## Given request
Gather every line that includes the word "Write", please.

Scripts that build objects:
====================
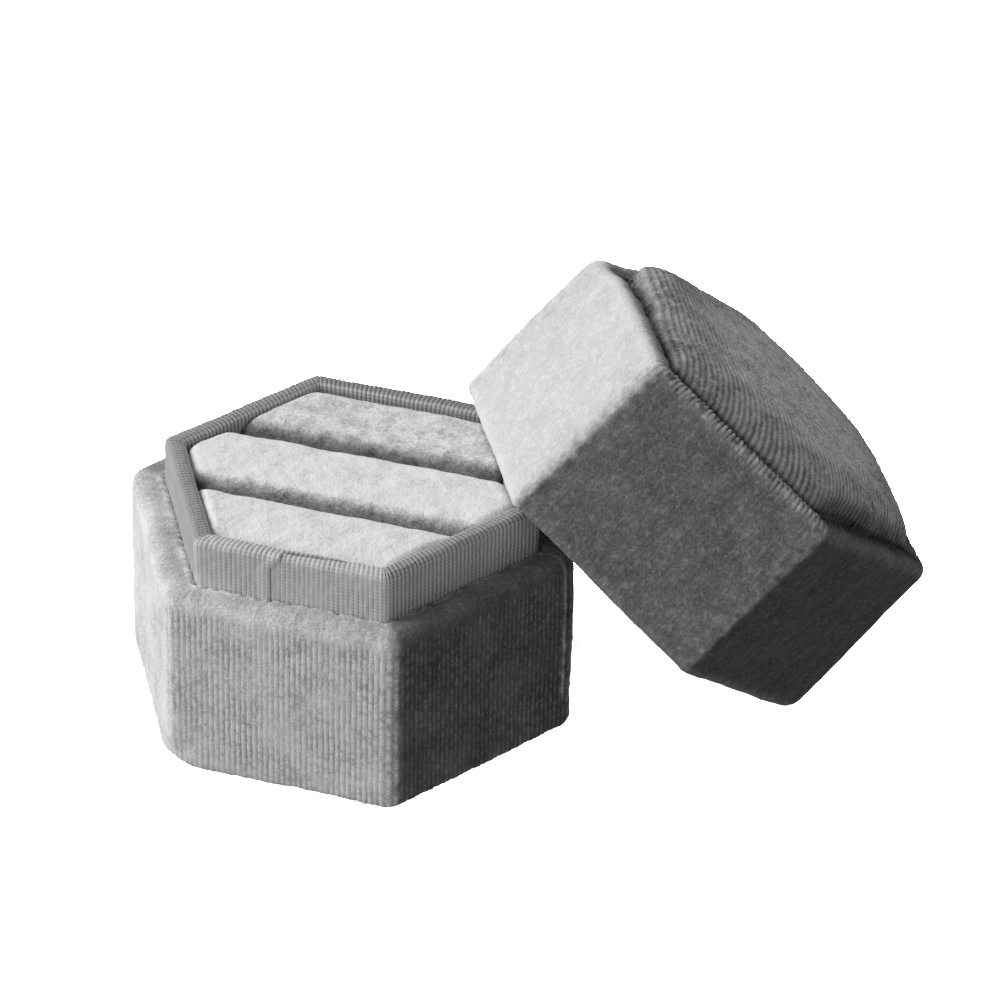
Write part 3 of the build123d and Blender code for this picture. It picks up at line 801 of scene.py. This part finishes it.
def stockFinish(name, s):
    # fibres or pores of one size, flecks of another, over two close shades
    paper = Finish(name)
    here = paper.node("TexCoord", {}, out="Object")
    level, upright = 1000 / s["grain"][0], 1000 / s["grain"][1]
    stretched = paper.node("Mapping", {}, here, (0, 0, 0), (0, 0, 0), (level, level, upright))
    grain = paper.noise(1, 3.0, 0.6, vector=stretched)
    fleck = paper.noise(s["fleck"], 2.0, 0.5)
    share = (grain * 0.7 + fleck * 0.6 - 0.15).clamp()
    paper.look(Base_Color=paper.blend(share, s["deep"], s["bright"]), Roughness=s["rough"],
               Specular_IOR_Level=0.3)
    paper.bump(grain, 0.05, 0.6)
    return paper.material


for name, s in stock.items():
    finish = stockFinish(name, s)
    for nodeName, node in nodes.items():
        if any(nodeName.startswith(start) for start in s["nodes"]):
            if not node.material_slots:
                node.data.materials.append(finish)
            for slot in node.material_slots:
                slot.material = finish
print("boards and linings finished")

# camera and light

camera = {"azimuth": 17.67, "elevation": 31.70, "roll": 1.20, "distance": 613.73, "aside": 17.986,
          "above": 22.331, "lens": 180.0, "sensor": 36.0}      # degrees and millimetres


def makeCamera():
    # stands at distance back along (azimuth, elevation), moved aside and above, and turned by roll
    azimuth, elevation, roll = (np.radians(camera[key]) for key in ("azimuth", "elevation", "roll"))
    level = np.cos(elevation)
    back = np.array([np.sin(azimuth) * level, -np.cos(azimuth) * level, np.sin(elevation)])
    right = np.array([np.cos(azimuth), np.sin(azimuth), 0])
    up = np.cross(back, right)
    at = (right * camera["aside"] + up * camera["above"] + back * camera["distance"]) * mm
    rolledRight = np.cos(roll) * right + np.sin(roll) * up
    rolledUp = np.cos(roll) * up - np.sin(roll) * right
    lens = bpy.data.cameras.new("photo camera")
    lens.lens, lens.sensor_width, lens.clip_start, lens.clip_end = camera["lens"], camera["sensor"], 0.05, 20
    rig = bpy.data.objects.new("photo camera", lens)
    matrix = np.eye(4)
    matrix[:3, :3] = np.stack([rolledRight, rolledUp, back], 1)
    matrix[:3, 3] = at
    rig.matrix_world = Matrix(matrix.tolist())
    bpy.context.scene.collection.objects.link(rig)
    bpy.context.scene.camera = rig


makeCamera()

studio = {
    "ambient": 0.32, "key": 6.0, "fill": 1.2, "paper": 1900.0, "backdrop": 0.985,
    "floor": 0.9, "floorReach": 4, "floorLevel": -1e-4,      # metres; it lies a hair under the box's foot
}


def grey(level):
    # one level for red, green and blue
    return (level, level, level, 1)


def softbox(name, facing, distance, size, power):
    # a square light looking back at the object from one direction
    facing = unit(np.array(facing, float))
    lamp = bpy.data.lights.new(name, "AREA")
    lamp.shape, lamp.size, lamp.energy = "SQUARE", size, power
    rig = bpy.data.objects.new(name, lamp)
    side = unit(np.cross((0.05, 0.1, 1), facing))
    matrix = np.eye(4)
    matrix[:3, :3] = np.stack([side, np.cross(facing, side), facing], 1)
    matrix[:3, 3] = np.array([0.02, 0.01, 0.02]) + facing * distance
    rig.matrix_world = Matrix(matrix.tolist())
    bpy.context.scene.collection.objects.link(rig)
    return rig


softbox("window left", (-0.85, -0.10, 0.55), 0.9, 0.5, studio["key"])
softbox("fill front", (-0.45, -0.9, 0.35), 1.2, 0.8, studio["fill"])
overhead = softbox("paper light", (0.1, -0.3, 1.0), 1.6, 4.5, studio["paper"])

world = bpy.data.worlds.new("studio")
bpy.context.scene.world = world
world.use_nodes = True
tree = world.node_tree
plain = tree.nodes["Background"]
plain.inputs["Color"].default_value = grey(1)
plain.inputs["Strength"].default_value = studio["ambient"]
white = tree.nodes.new("ShaderNodeBackground")
white.inputs["Color"].default_value = grey(studio["backdrop"])
rays, mixer = tree.nodes.new("ShaderNodeLightPath"), tree.nodes.new("ShaderNodeMixShader")
tree.links.new(rays.outputs["Is Camera Ray"], mixer.inputs[0])
tree.links.new(plain.outputs[0], mixer.inputs[1])
tree.links.new(white.outputs[0], mixer.inputs[2])
tree.links.new(mixer.outputs[0], tree.nodes["World Output"].inputs[0])
bpy.context.scene.view_settings.view_transform = "Standard"


def makeFloor():
    # a plain pale square under the box, bright by a light of its own
    reach, level = studio["floorReach"], studio["floorLevel"]
    mesh = bpy.data.meshes.new("floor")
    corners = [(-reach, -reach, level), (reach, -reach, level), (reach, reach, level), (-reach, reach, level)]
    mesh.from_pydata(corners, [], [(0, 1, 2, 3)])
    floor = bpy.data.objects.new("floor", mesh)
    bpy.context.scene.collection.objects.link(floor)
    paper = Finish("pale floor")
    paper.look(Base_Color=grey(studio["floor"]), Roughness=0.9, Specular_IOR_Level=0.0)
    mesh.materials.append(paper.material)
    floor.visible_diffuse = floor.visible_glossy = False      # it lights nothing
    onlyFloor = bpy.data.collections.new("lit by the paper light")
    onlyFloor.objects.link(floor)
    overhead.light_linking.receiver_collection = onlyFloor


makeFloor()
print("camera, lights and floor ready")
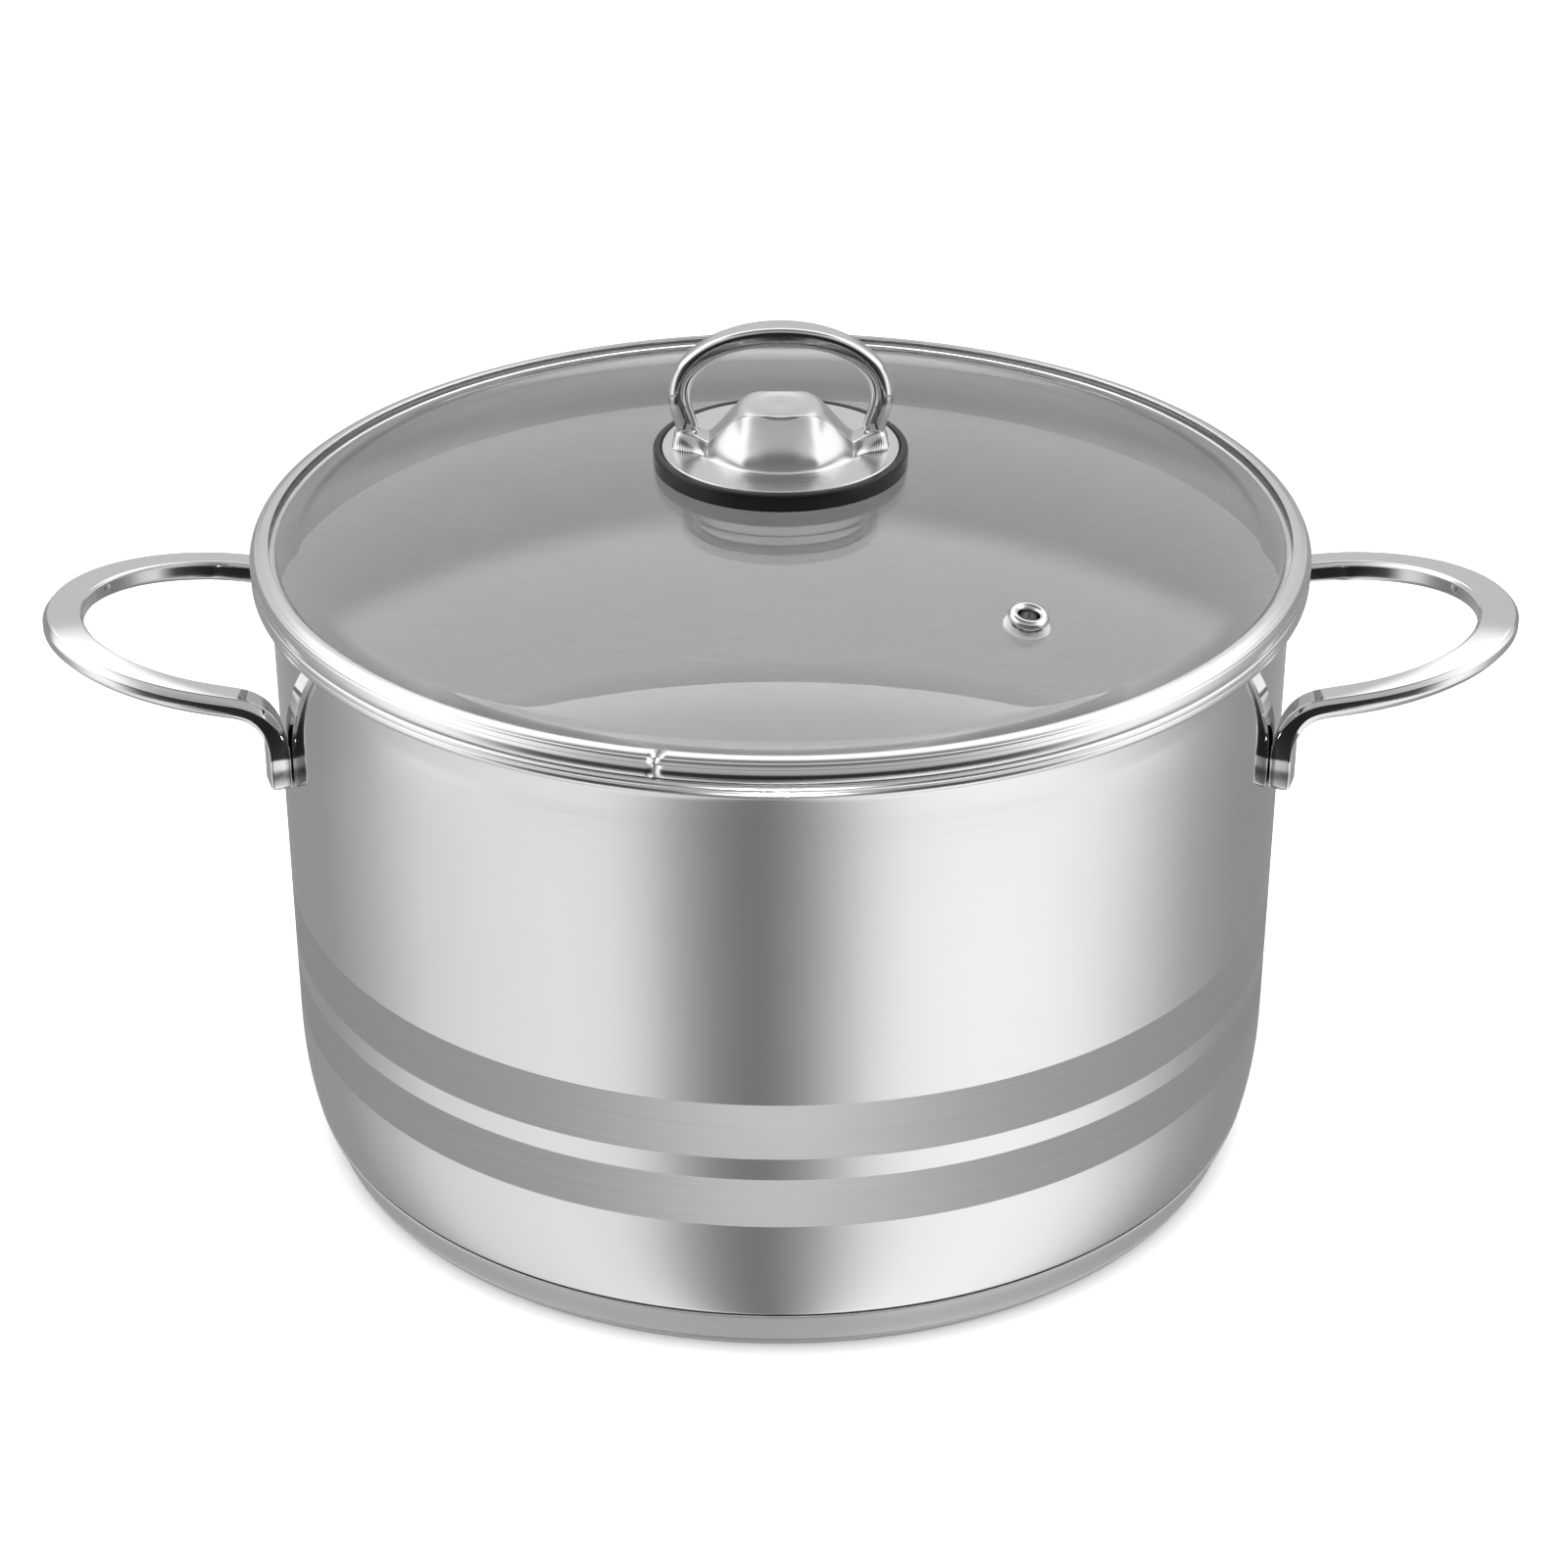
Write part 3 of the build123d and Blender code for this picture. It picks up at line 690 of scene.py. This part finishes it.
glassSize = {
    "sphere": 416.0,
    "top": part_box("lid_glass")[1].z / mm,
    "thickness": 3.45,
    "edge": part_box("lid_glass")[1].x / mm,
    "edgeRounding": 1.0,
    "domeTo": 112.0,
    "runOut": (1.8, -0.53),  # direction in which the dome leaves for the flat edge
    "flatFrom": 117.0,
    "edgeTop": 154.1,
    "hole": 5.0,
}
glassSize["centreTop"] = glassSize["top"] + glassSize["hole"] ** 2 / 2 / glassSize["sphere"]
ventSize = {
    "x": 53.9,
    "y": -68.3,
    "flange": 4.55,
    "bore": 2.3,
    "tube": 3.0,
    "hole": 3.2,
    "crown": (0.75, 1.15),  # where the flange's crown starts above the glass, and its rise
    "flare": 1.7,
}


def domeHeight(radius, size=glassSize):
    # height of the sphere's cap at a distance from the axis
    return size["centreTop"] - size["sphere"] + np.sqrt(size["sphere"] ** 2 - np.asarray(radius) ** 2)


def ventFrame():
    # origin on the glass's top face and three directions, the last one square to the dome
    radius = math.hypot(ventSize["x"], ventSize["y"])
    origin = np.array([ventSize["x"], ventSize["y"], float(domeHeight(radius))])
    up = origin - np.array([0, 0, glassSize["centreTop"] - glassSize["sphere"]])
    up /= np.linalg.norm(up)
    across = np.cross([0, 1, 0], up)
    across /= np.linalg.norm(across)
    return origin, across, np.cross(up, across), up


def turnIntoVent(piece):
    # carries a piece made round the Z axis over to the vent's own axis, in its mesh
    origin, across, along, up = ventFrame()
    count = len(piece.data.vertices)
    flat = np.empty(count * 3)
    piece.data.vertices.foreach_get("co", flat)
    local = flat.reshape(-1, 3)
    moved = origin * mm + local[:, :1] * across + local[:, 1:2] * along + local[:, 2:] * up
    piece.data.vertices.foreach_set("co", moved.ravel())
    piece.data.update()


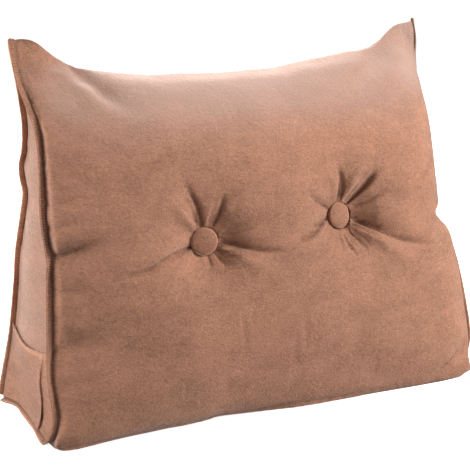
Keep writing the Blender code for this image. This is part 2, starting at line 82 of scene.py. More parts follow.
# Lumps of the filling, and puckers along the seams: height, size, and distance from the seam.
LUMP_HEIGHT = 0.0013
LUMP_SIZE = 0.055
SMALL_LUMP_HEIGHT = 0.0006
SMALL_LUMP_SIZE = 0.024
LUMP_START = 0.02
PUCKER_HEIGHT = 0.0022
PUCKER_SIZE = 0.013
PUCKER_REACH = 0.012
PUCKER_START = 0.0025
PUCKER_FOOT = 0.006

# The crease that wavers along the front's foot, over the seam of the base.
FOOT_LINE = 0.0065
FOOT_WAVER = 0.0016
FOOT_WAVER_SIZE = 0.06
FOOT_CHANGE_SIZE = 0.05
FOOT_WIDTH = 0.0022
FOOT_DEPTH = 0.0022
FOOT_SHADE = 0.7
FOOT_FRONT = -0.05

# Where the cover hangs loose and slumps out of its stuffing, in millimetres.
# columns: middle x, y, z, reach x, y, z, move x, y, z
SLACK = (
    (-298, -120, 3, 22, 24, 13, -12.5, -6.5, -1),
    (292, -112, 3, 15, 18, 12, 6.0, -2.5, 0),
    (270, 0, 450, 16, 70, 26, 0, 0, -8.5),
    (240, 0, 430, 16, 70, 30, 0, 0, 4.5),
    (302, -20, 425, 16, 60, 55, 4.2, 0, 0),
)

# The depth at which a fold's painted shade is darkest, and the half-width of the painted shade
# along a seam and round a button, whose rim is this far from its middle.
FOLD_DARK = 0.0045
FOLD_DARK_POWER = 1.6
SEAM_DARK = 0.0032
SEAM_SHADE = 0.95
RIM_DARK = 0.0014
RIM_LINE = 0.0172
RIM_HEIGHT = 0.02

# Where the cloth is the rolled top, the right ear, a gusset or the front: the start and the length
# of a rise, of a part of its normal or of a place in metres. A painted sheen makes the colour
# paler on the first three.
TOP_SLOPE = (0.38, 0.57)
TOP_HEIGHT = (0.26, 0.14)
EAR_SIDE = (0.20, 0.08)
EAR_HEIGHT = (0.34, 0.08)
GUSSET_SLOPE = (0.93, 0.04)
FRONT_SLOPE = (0.1, 0.4)
EAR_PALE = 0.85
GUSSET_PALE = 0.35

# How the cloth is drawn in round a button, as far as this from its axis and along it.
TUFT_REACH = 0.044
TUFT_HEIGHT = 0.06

# Its distance from the axis before and after, in millimetres, and the share of its height above
# the button's seat that it keeps.
# columns: before, after, height kept
TUFT_DRAW = (
    (0.0, 0.0, 1.0),
    (21.4, 17.1, 1.0),
    (23.0, 17.6, 0.55),
    (25.0, 19.0, 0.52),
    (28.0, 23.2, 0.62),
    (33.0, 30.3, 0.80),
    (38.0, 37.0, 0.93),
    (44.0, 44.0, 1.0),
    (500.0, 500.0, 1.0),
)

# A fold's half-width as a share of its own at its start, what that gains by its end, and the share
# of its length from which it fades. Its sides are softer for a lower power, and its lip lies this
# many half-widths from its bottom.
FOLD_START = 0.7
FOLD_GAIN = 0.7
FOLD_FADE = 0.4
FOLD_POWER = 1.4
LIP_AWAY = 1.7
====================
## Answer to this problem
Write part 3 of the build123d and Blender code for this picture. It picks up at line 801 of scene.py. This part finishes it.
Write part 3 of the build123d and Blender code for this picture. It picks up at line 690 of scene.py. This part finishes it.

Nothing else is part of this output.